One possibility being considered is that an Iranian missile unit saw something on their radar, thought they were under attack and fired.
"If it is true that an Iranian missile brought down a civilian airliner, it points to exactly the sort of miscalculation and recklessness that attends the cycle of escalation and violence we've been seeing in the region. The innocent people killed in this tragedy would then, sadly, not be the only victims. Iran must fully cooperate with investigators and be willing to account for their actions," DNN national security analyst retired Adm. John Kirby said.
Iran's Civil Aviation Organization head, Ali Abedzadeh, said it would not hand the flight data recorders to Boeing or the United States after they were found on Wednesday.
One of the officials said the US is working closely with the Canadians on the intelligence. US officials have also shared officials with UK officials, according to sources familiar.
Ukrainian officials on Thursday were considering terrorism, a missile strike and catastrophic engine failure as potential causes for the crash, as aviation authorities in Tehran said the jetliner was on fire before it came down.
Ukraine's National Security and Defense council chief, Oleksiy Danilov, said a meeting was taking place with Iranian authorities, where various causes behind the crash were "being studied," including a theory that the plane was hit by an anti-aircraft missile, according to a statement on Facebook.

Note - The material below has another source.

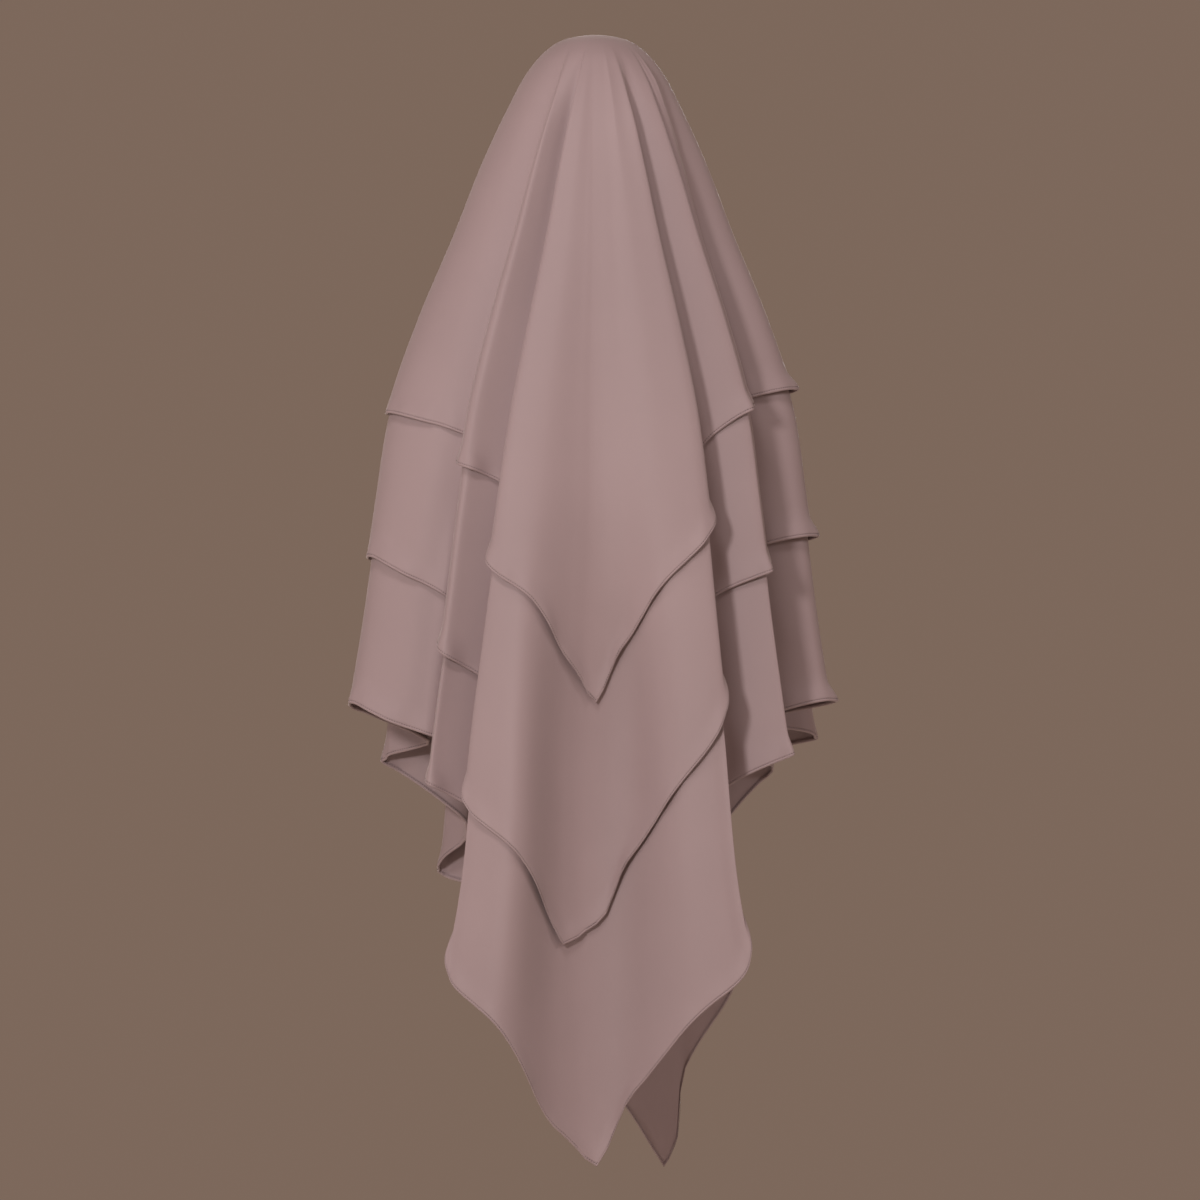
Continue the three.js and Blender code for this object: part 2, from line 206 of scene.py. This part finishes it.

Conflicting claims about potential causes for the disaster began hours after the crash, when Iranian state media blamed technical issues and Ukraine ruled out rocket attacks. Within hours on Wednesday, officials in both countries had walked back those initial statements.
An initial report by the Iranian Civil Aviation Organization on the crash cites witnesses as saying the airliner was on fire while in the air and changed directions after a problem, turning back toward the airport. People on other aircraft at higher altitudes also saw the flames, Iranian officials say. Images of the wreckage show the plane torn to piece, its parts charred and strewn across a field.